Yes, the baby is treated like a circumstantial accessory and is constantly in danger, and yes, the film’s lone female character, DQ (Monica Belucci), is a lactating hooker who works in a breast-shaped building, and is basically only utilized as a source of milk and a sperm receptacle. I know that may sound bad, but honestly, as violent and seemingly misogynistic as the movie might be, it’s so light-hearted and fun that it’s difficult to imagine anyone getting too worked up about it.

Davis undercuts potential criticism of the film as a cartoon by acknowledging it himself throughout. As the movie goes on, we’re given more and more parallels between Smith and Hertz, and Bugs Bunny and Elmer Fudd. Said parallels range from subtle (Smith’s constant carrot chewing) to not-so-much (Hertz calling Smith a “wascally wabbit”), but either way, they only add to the inherent fun of the movie.

Davis’s screenplay mildly attempts lending semblances of depth to its characters (DQ has had a stillborn baby; Smith’s tragic past is hinted at), but thankfully, it never really tries to be anything weightier than it actually is. Emotions are only given brief credence, and the movie is better for it; for the most part, things are kept intentionally simplistic—hell, just look at the characters’ names.

Clearly the performances here are not going to be brought up in the awards derby, but they’re insanely fun and our two leads are obviously having the times of their lives. Giamatti and Owen are fantastic, Oscar-nominated actors who have a tendency to start in highbrow, personal projects, so the idea of the two of them co-starring in a blissfully mindless action flick is borderline-brilliant to me.

Owen keeps a staid look on his face for the film’s entirety, but he’s unable to hide how much fun he’s having, as he blatantly enjoys being an action hero. What makes Smith a bit more fun than the average bland hero is that while he’s clearly a good guy who does the right thing, he’s also an angry fucker who’s a stickler for common courtesy, as we get to see when he nearly runs a well-to-do fellow off the road for not utilizing his turn-signal when changing lanes.

Giamatti may have won many awards, and is one of the finest performances of our time (his Oscar snub for “Sideways” is still unforgivable), but he’s never been one to thumb his nose at genre material—if you haven’t seen his work in “The Amazing Screw-On Head,” you must. But despite his occasional playing of the “opposition”—in “The Illusionist” and “Private Parts”—this is his first time playing a genuine slimeball with no redeeming qualities. You can see throughout that he’s relishing the opportunity to play a guy evil and lecherous enough to grope a dead woman’s tit. While again, character definition isn’t really the movie’s strong suit, Giamatti does all sorts of things to make Hertz more interesting than he is on the page; I think I noticed a very slight British accent in spots.
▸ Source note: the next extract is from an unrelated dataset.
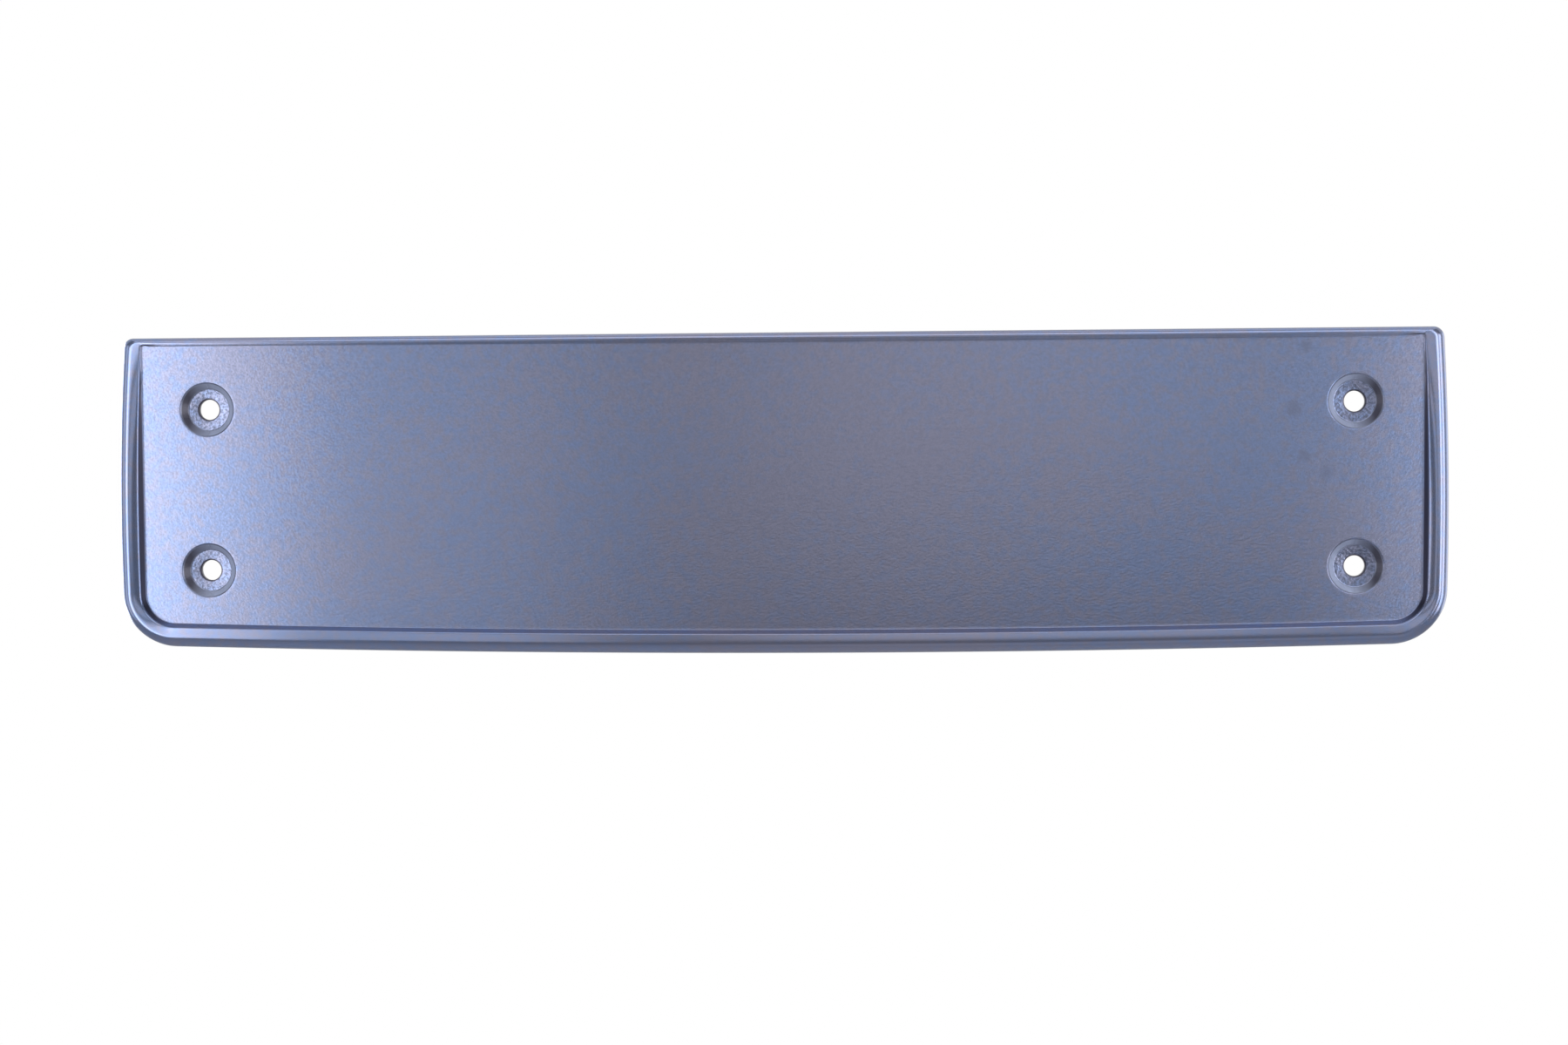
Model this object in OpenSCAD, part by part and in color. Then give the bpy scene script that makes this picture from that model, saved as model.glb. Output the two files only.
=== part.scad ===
// Holder for a long car number plate: one moulded piece, open at the back.
// The plate lies in the shallow recess, and four screws go through the wells.
// Axes: +X to the right seen from the front, +Z up, the front faces -Y.
// Origin: centre of the four screw holes, in the plane of the boss ends.

/* [Outline] */
// width over the bead at mid-height
body_w = 542.5; // [530:0.5:560]
// top edge above the centre of the screw holes
top_h = 63; // [60:0.5:68]
// bottom corners below the centre of the screw holes
bottom_h = 64.2; // [62:0.2:68]
// how far the bottom edge bows down in the middle
bottom_bow = 3.8; // [0:0.2:6]
// how far each side bows out
side_bow = 1; // [0:0.1:2]
// radius of the two top corners
top_corner_r = 4.5; // [3:0.5:8]
// radius of the two bottom corners
bottom_corner_r = 21.5; // [14:0.5:30]

/* [Bead] */
// width of the bead at the sides and the bottom
bead_w = 8.6; // [7.6:0.2:10]
// radius of the bead's outer edge
bead_outer_r = 4.2; // [2.5:0.1:5]
// radius of the bead's inner edge
bead_inner_r = 1.2; // [0.5:0.1:1.6]
// how far the bead's crown falls towards the recess, as a part of its height
crown_fall = 0.1; // [0:0.01:0.12]
// width of the lip along the top
lip_w = 5; // [4.6:0.1:6]
// radius of the lip's outer edge
lip_outer_r = 3.4; // [2:0.1:3.6]
// how far the lip stands in front of the face
lip_rise = 0.7; // [0.5:0.1:1.5]
// how far the bead stands in front of the face at its highest
bead_rise = 5.2; // [3:0.1:7]
// where the bead is highest, as a part of the way down
bead_peak = 0.64; // [0.5:0.01:0.8]
// slope of the recess walls, sideways for each mm of depth
wall_slope = 0.24; // [0.05:0.01:0.35]

/* [Shell] */
// front of the face to the plane of the boss ends
stand = 12; // [10:0.5:16]
// thickness of the face
face_t = 2.5; // [2:0.1:3]
// thickness of the bead's walls and of the skirt
wall_t = 2.4; // [1.8:0.1:2.6]
// how far the skirt flares out at its rear edge
skirt_flare = 0.3; // [0:0.1:0.6]
// radius of the bumper surface that the rear edge follows
bumper_r = 6000; // [4500:100:9000]
// rear edge in front of the boss ends, at the holes
rear_gap = 0.5; // [0.3:0.1:1.5]

/* [Screw holes] */
// spacing of the holes along X
hole_dx = 469; // [440:0.5:480]
// spacing of the holes along Z
hole_dz = 66.5; // [50:0.5:72]
// diameter of the through holes
hole_d = 8.4; // [6:0.1:9]
// diameter of the well at the face
well_d = 22.5; // [20:0.5:25]
// diameter of the well at its floor
well_floor_d = 17; // [15:0.5:19]
// depth of the well
well_depth = 3.2; // [2.5:0.1:4]
// thickness of the well's floor
well_floor_t = 2.4; // [2:0.1:3]
// wall round the well, behind the face
well_wall = 2.2; // [1.8:0.1:3]
// diameter of the boss behind the well
boss_d = 14.5; // [12:0.5:16.5]

/* [Ribs] */
// number of upright ribs
rib_count = 5; // [1:2:7]
// distance between the upright ribs
rib_pitch = 78; // [50:1:78]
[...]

There seems to be debate going around as to whether Davis intended the film to be satirical/critical of the absurdity of action films, or if it’s simply a loving celebration of everything the genre entails. The lecherous Jeffrey Wells says the former, Davis himself says it’s strictly the latter. I may be way off (as I often tend to be), but while I think it’s certainly more of a lovefest than an indictment, there’s a little from column A, little from column B.

I would think it’s very clear to anyone who watches “Shoot ‘Em Up” that it’s made by someone who really loves the fun of action movies, but there’s also some good-natured ribbing of some of its excesses, taken to extremes here. For instance, Smith’s non-stop, unrelentingly cheesy one liners after killing people is seemingly a poke at films like “Die Hard,” where clever post-kill quips are commonplace (each time Owen said one, I couldn’t help thinking of Ben Stiller screaming “Hey fellas, gotta eat your greens!” while firing away).

While I think it will eventually find a large and appreciative audience—it will certainly live on the DVD shelf of frat boys forever—“Shoot ‘Em Up” is for a very specific demographic, and I’m curious if it’ll quietly do modest business or be a monster hit. Nonetheless, it’s probably the most fun and disposable entertainment out there right now, and offers a chance to see two masterful actors just having a shitload of fun. It demands nothing of you (other than a tolerance for excess), wants nothing from you, and just gives you entertainment in return. Smoke ‘em if you got ‘em.